The Sullivan Expedition (also known as the Sullivan-Clinton Expedition, the Sullivan Campaign, and the Sullivan-Clinton Campaign) was a United States military campaign under the command of General John Sullivan during the American Revolutionary War, lasting from June to October 1779, against the four British-allied nations of the Iroquois (also known as the Haudenosaunee). The campaign was ordered by George Washington in response to the Iroquois and Loyalist destruction of American settlements in the Wyoming Valley, and Cherry Valley. The campaign had the aim of "the total destruction and devastation of their settlements." Four Continental Army brigades carried out a scorched-earth campaign in the territory of the Iroquois Confederacy in what is now central New York.

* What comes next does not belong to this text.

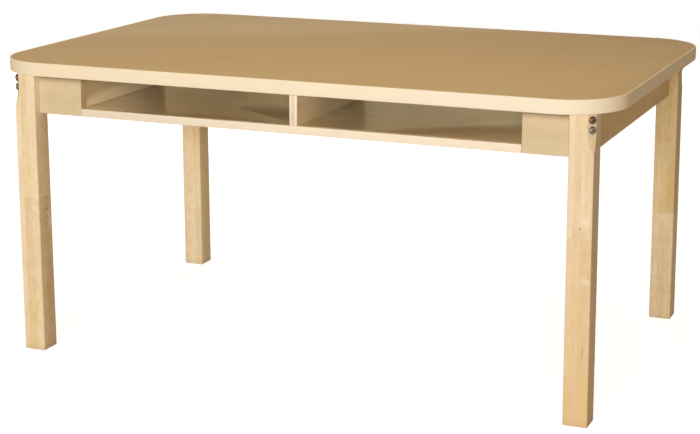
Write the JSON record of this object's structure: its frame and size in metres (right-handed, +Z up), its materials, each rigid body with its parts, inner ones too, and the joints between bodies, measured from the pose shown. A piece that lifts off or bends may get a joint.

The expedition was largely successful, with 40 Iroquois villages razed and their crops and food stores destroyed. The campaign drove just over 5,000 Iroquois to Fort Niagara seeking British protection, and depopulated the area for post-war settlement. Some scholars argue that it was an attempt to annihilate the Iroquois and describe the campaign as a genocide, although this term is disputed. Today this area is the heartland of Upstate New York, with thirty-five monoliths marking the path of Sullivan's troops and the locations of the Iroquois villages they razed dotting the region, having been erected by the New York State Education Department in 1929 to commemorate the 150th anniversary of the expedition.